Let me let you in on a little secret, and lil' inside scoop into my life: it's a mess.
I am tired as heck. I'm burnt out, and I both look forward to, and dread these moments of stillness. The moments when I can catch my breath and re-evaluate whether I'm on track, and (scariest of all) make adjustments.
Let me tell you a scary truth, something that feels impossible to explain to anyone who has known me for any number of years:
I don't know what I want to do with my life.
I have been playing the bassoon for more of my life than not. My mom tells me that during one of the first weeks that I began playing, she remembers listening through the garage to me practice, picking out the notes to Titanic's "My Heart Will Go On" by Celine Dion (yeah, that's how I roll). I remember graduating from High School, not questioning what I'd major in, just knowing 'well yeah, of course I'm going to pursue music performance'. And I spent my entire university career trying to awkwardly balance 'the college experience' with musical prestige, and who I am with who I can't be.
And then I graduated from USC, and Ben & I moved out to TX, and I spent the first year & a half continuing to awkwardly balance 'real life' with musical prestige, and who I am with who I can't be, and over the course of the past 7 years of my life, I have come to this conclusion:
I am a square peg trying to fit in a round hole.
Music is my heart; it's breathtaking, and powerful and it speaks to my soul in a way very few other things can. When I play certain things, when I speak to people through the art of performance, my everything resonates- I am the most alive version of myself.
But the real kicker is that I need people. I love people! I love talking to them, figuring them out, helping them, listening to their stories. I think my heart is happiest when I am with someone who truly knows me, and I know them.
Unfortunately, the way the 'professional', classical musical world works, you gotta sacrifice a lot- mostly time/relationships- and make music #1 in order to be successful. It's been a heartbreaking process for me. I fight hard to not believe that I'm a failure since I'm not doing what I was trained to do. I fight hard to believe that I do indeed have talent; that 'those who can't do, teach' isn't my fate. And at the end of the day, when I'm tempted to burn with jealousy and rage that soandso got suchandsuch position in oolala symphony, I step back and realize that all of that wouldn't mean a thing to me if I were alone. If I had to give up a vibrant, healthy relationship with my husband, the flexibility and ability to start a family, the web of relationships of my life, all so that I could get recognition for how hard I work... I think I would regret much of my life.
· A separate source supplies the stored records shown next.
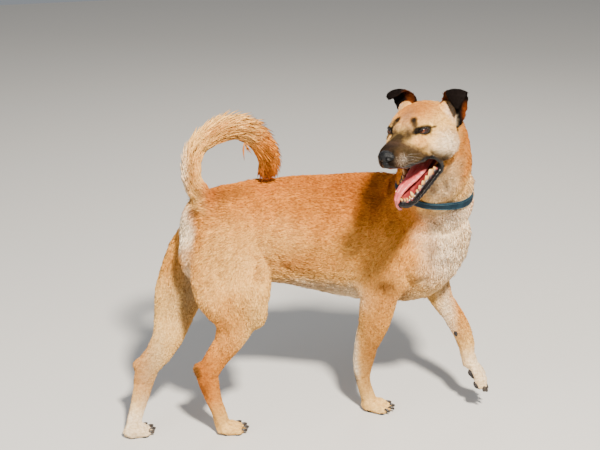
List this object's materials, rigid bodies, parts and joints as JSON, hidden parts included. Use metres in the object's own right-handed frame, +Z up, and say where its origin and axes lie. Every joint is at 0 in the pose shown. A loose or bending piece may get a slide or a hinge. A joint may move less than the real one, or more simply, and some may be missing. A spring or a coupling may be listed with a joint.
{
  "type": "dog",
  "caption": "Tan short-coated mixed-breed dog standing with one forepaw raised, tail curled over its back, head turned to its right, mouth open, wearing a plain collar.",
  "frame": {"origin": "ground point under the middle of the dog's bounding box", "axes": "+X along the trunk from tail to chest, +Y to the dog's left, +Z up"},
  "size_m": [0.8784, 0.4772, 0.8557],
  "materials": {
    "coat_tan": "short golden-tan dog coat over flesh",
    "coat_pale": "short cream dog coat over flesh",
    "ear_dark": "thin dark brown ear leather with short hair",
    "nose_black": "moist black nose skin",
    "eye_brown": "wet brown eye",
    "tongue_pink": "wet pink tongue",
    "teeth_ivory": "ivory tooth enamel on pink gum",
    "collar_teal": "woven dark teal webbing"
  },
  "bodies": {
    "root": {"trunk": "coat_tan", "neck": "coat_tan", "head": "coat_tan", "tail": "coat_tan", "leg_hind_right": "coat_pale", "leg_hind_left": "coat_pale", "leg_fore_right": "coat_pale", "leg_fore_left": "coat_pale", "jaw_lower": "coat_pale", "ear_left": "ear_dark", "ear_right": "ear_dark", "nose": "nose_black", "eye_left": "eye_brown", "eye_right": "eye_brown", "tongue": "tongue_pink", "teeth_lower": "teeth_ivory", "collar": "collar_teal"}
  },
  "joints": []
}
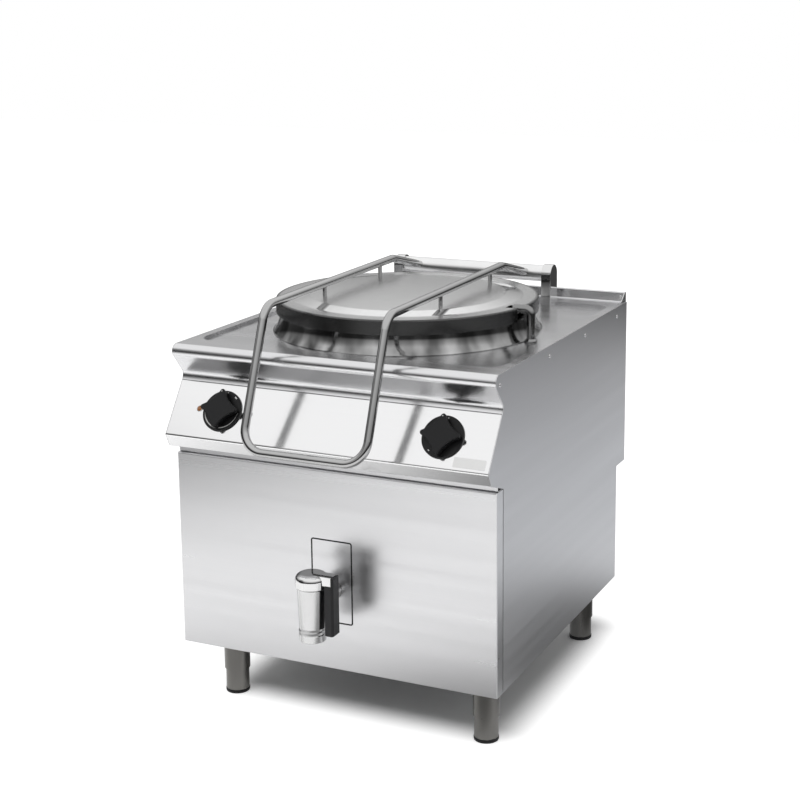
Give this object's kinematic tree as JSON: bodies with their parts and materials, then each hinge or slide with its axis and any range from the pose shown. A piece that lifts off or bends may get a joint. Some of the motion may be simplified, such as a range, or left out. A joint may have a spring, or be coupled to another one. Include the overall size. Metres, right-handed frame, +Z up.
{
  "type": "gas boiling kettle",
  "caption": "Square cabinet on four feet with a round boiling vessel under a hinged lid, a bowed lid handle, sloping controls and a front draw-off tap.",
  "frame": {"origin": "middle of the footprint of the whole appliance, feet and lid handle included, on the floor", "axes": "+X to the right seen from the front, +Y to the back, +Z up"},
  "size_m": [0.8036, 1.0122, 1.0037],
  "materials": {
    "panel": "fine brushed",
    "fascia": "fine brushed",
    "worktop": "satin",
    "zinc": "zinc-plated sheet",
    "vessel": "satin",
    "lid": "satin with a polished ring",
    "polished": "polished stainless steel",
    "chrome": "bright chrome",
    "tap_satin": "satin chrome",
    "black_plastic": "matt",
    "knob_black": "matt",
    "dial_black": "matt with pale marks",
    "black_rubber": "matt",
    "silicone": "matt",
    "bush_plastic": "smooth",
    "fibre": "woolly",
    "burner_iron": "raw casting",
    "brass": "machined",
    "valve_alloy": "die-cast",
    "copper": "drawn copper",
    "lamp": "clear amber"
  },
  "bodies": {
    "cabinet": {"base_frame": "zinc", "side_panel_right": "panel", "side_panel_left": "panel", "rear_panel": "zinc", "front_rail": "panel", "worktop": "worktop", "control_fascia": "fascia", "front_panel": "panel", "drain_cover_plate": "panel", "drain_cover_trim": "black_rubber", "vessel": "vessel", "vessel_bottom": "vessel", "vessel_collar": "polished", "chamber_shell": "zinc", "chamber_cover": "zinc", "insulation_blanket": "fibre", "burner": "burner_iron", "pilot_burner": "brass", "gas_valve": "valve_alloy", "water_valve": "brass", "gas_pipes": "copper", "water_pipes": "copper", "gas_inlet_union": "brass", "water_inlet_union": "brass", "flue_duct": "zinc", "flue_grille": "panel", "filler_spout": "polished", "spout_ferrule": "polished", "drain_pipe": "polished", "tap_union_nut": "chrome", "tap_body": "tap_satin", "hinge_axle": "panel", "hinge_brackets": "chrome", "dials": "dial_black", "pilot_lamp": "lamp", "igniter_body": "knob_black", "foot_sleeves": "panel", "panel_screws": "chrome"},
    "lid": {"lid_shell": "lid", "lid_seal": "silicone", "lid_frame": "polished", "lid_stay_pins": "polished", "hinge_tube": "polished", "hinge_bushes": "bush_plastic"},
    "tap_handle": {"tap_plug": "brass", "tap_cap": "chrome", "tap_grip": "black_plastic"},
    "gas_knob": {"knob_left": "knob_black", "gas_spindle": "brass"},
    "water_knob": {"knob_right": "knob_black", "water_spindle": "brass"},
    "igniter_push": {"igniter_button": "knob_black"},
    "foot_front_left": {"foot_stem_front_left": "panel", "foot_pad_front_left": "black_plastic"},
    "foot_front_right": {"foot_stem_front_right": "panel", "foot_pad_front_right": "black_plastic"},
    "foot_rear_left": {"foot_stem_rear_left": "panel", "foot_pad_rear_left": "black_plastic"},
    "foot_rear_right": {"foot_stem_rear_right": "panel", "foot_pad_rear_right": "black_plastic"}
  },
  "joints": [
    {"name": "lid_hinge", "type": "hinge", "parent": "cabinet", "child": "lid", "pos_m": [0, 0.44507, 0.9485], "axis": [-1, 0, 0], "range_deg": [0, 90]},
    {"name": "tap_turn", "type": "hinge", "parent": "cabinet", "child": "tap_handle", "pos_m": [0, -0.46492, 0.386], "axis": [0, 0, -1], "range_deg": [0, 90]},
    {"name": "gas_turn", "type": "hinge", "parent": "cabinet", "child": "gas_knob", "pos_m": [-0.269, -0.37871, 0.73396], "axis": [0, -0.826, 0.5636], "range_deg": [0, 270]},
    {"name": "water_turn", "type": "hinge", "parent": "cabinet", "child": "water_knob", "pos_m": [0.279, -0.37871, 0.73396], "axis": [0, -0.826, 0.5636], "range_deg": [0, 180]},
    {"name": "igniter_press", "type": "slide", "parent": "cabinet", "child": "igniter_push", "axis": [0, 0.826, -0.5636], "range_m": [0, 0.004], "stiffness_N_per_m": 400},
    {"name": "level_front_left", "type": "slide", "parent": "cabinet", "child": "foot_front_left", "axis": [0, 0, -1], "range_m": [0, 0.05]},
    {"name": "level_front_right", "type": "slide", "parent": "cabinet", "child": "foot_front_right", "axis": [0, 0, -1], "range_m": [0, 0.05]},
    {"name": "level_rear_left", "type": "slide", "parent": "cabinet", "child": "foot_rear_left", "axis": [0, 0, -1], "range_m": [0, 0.05]},
    {"name": "level_rear_right", "type": "slide", "parent": "cabinet", "child": "foot_rear_right", "axis": [0, 0, -1], "range_m": [0, 0.05]}
  ]
}
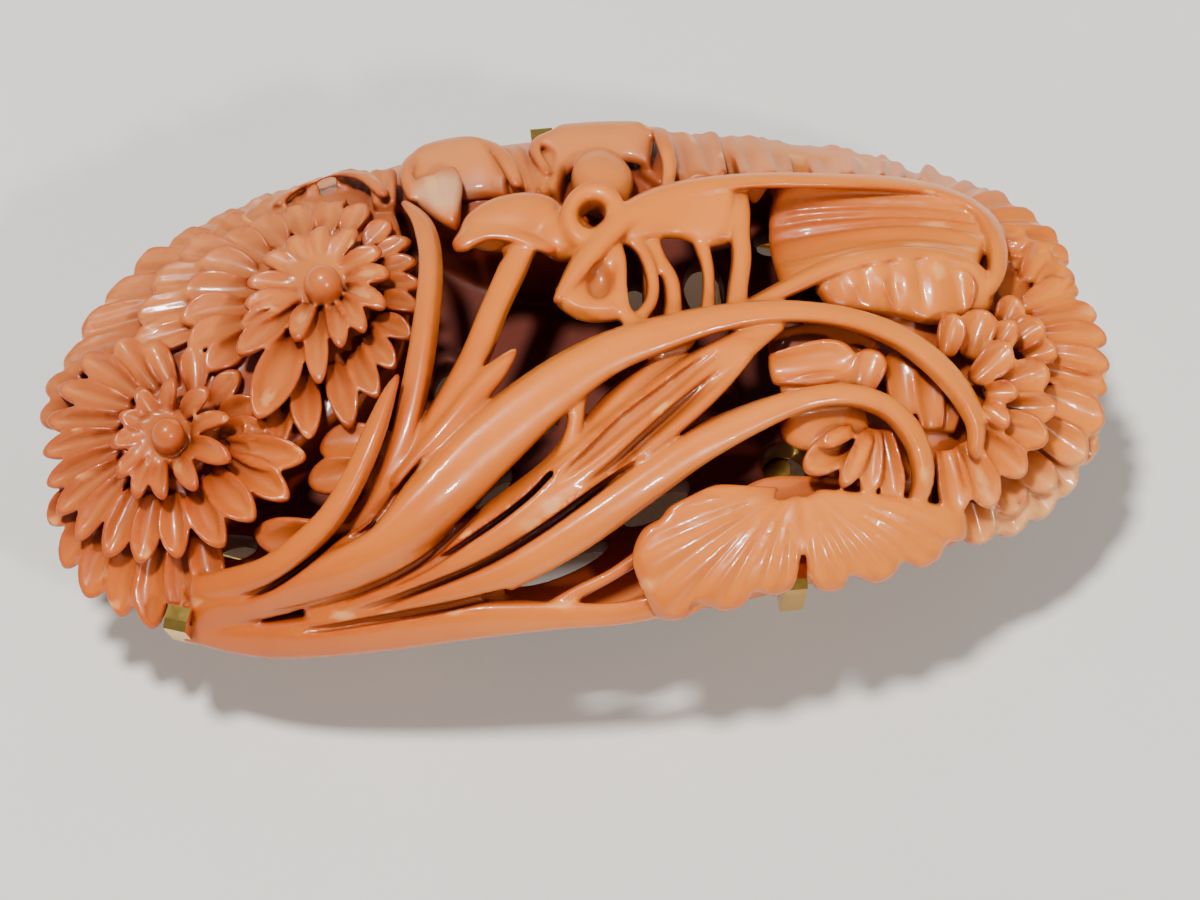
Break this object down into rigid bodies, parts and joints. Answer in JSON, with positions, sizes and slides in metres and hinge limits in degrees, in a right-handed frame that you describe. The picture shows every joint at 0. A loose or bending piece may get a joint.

I am a square peg in a round hole.
My life needs beauty and people, art and relationship, resonance with another. Part of what blows my mind about music to begin with is that it's a transcendental language. It doesn't matter what country you're from- if you can read music, love music, feel music: we speak the same language.
It's taken me several frustrating years to understand this about myself. I tell my students often that, in music, there are times when the harmonies are dissonant- they are passing, usually. It's important to lean into, accentuate the dissonance, because it creates tension and discomfort. But. we do that because it makes the resolution that much more beautiful and aesthetically pleasing when it arrives.
I have been living the dissonance. I have felt tension from expectation and disappointment, hope and confusion. I don't think I've done a great job of leaning into it, though. I mean really, I feel like I've just been flailing- I'm sure I've been out-of-tune, too loud, and sloppy with it all, so to speak.
But- thankfully- I think I have a better understanding and peace about my life not being exactly what was expected of it. And I have decided that I am going to lean into the difference (appropriately tuned and strong), and pray the result is breathtaking. Beautiful. Powerful.
I'm not sure, exactly, how or what I'm going to do with my life. I hope there will always be music, and I hope it will always be shared with people I love. But, as I grow up, I want my life to resonate with others.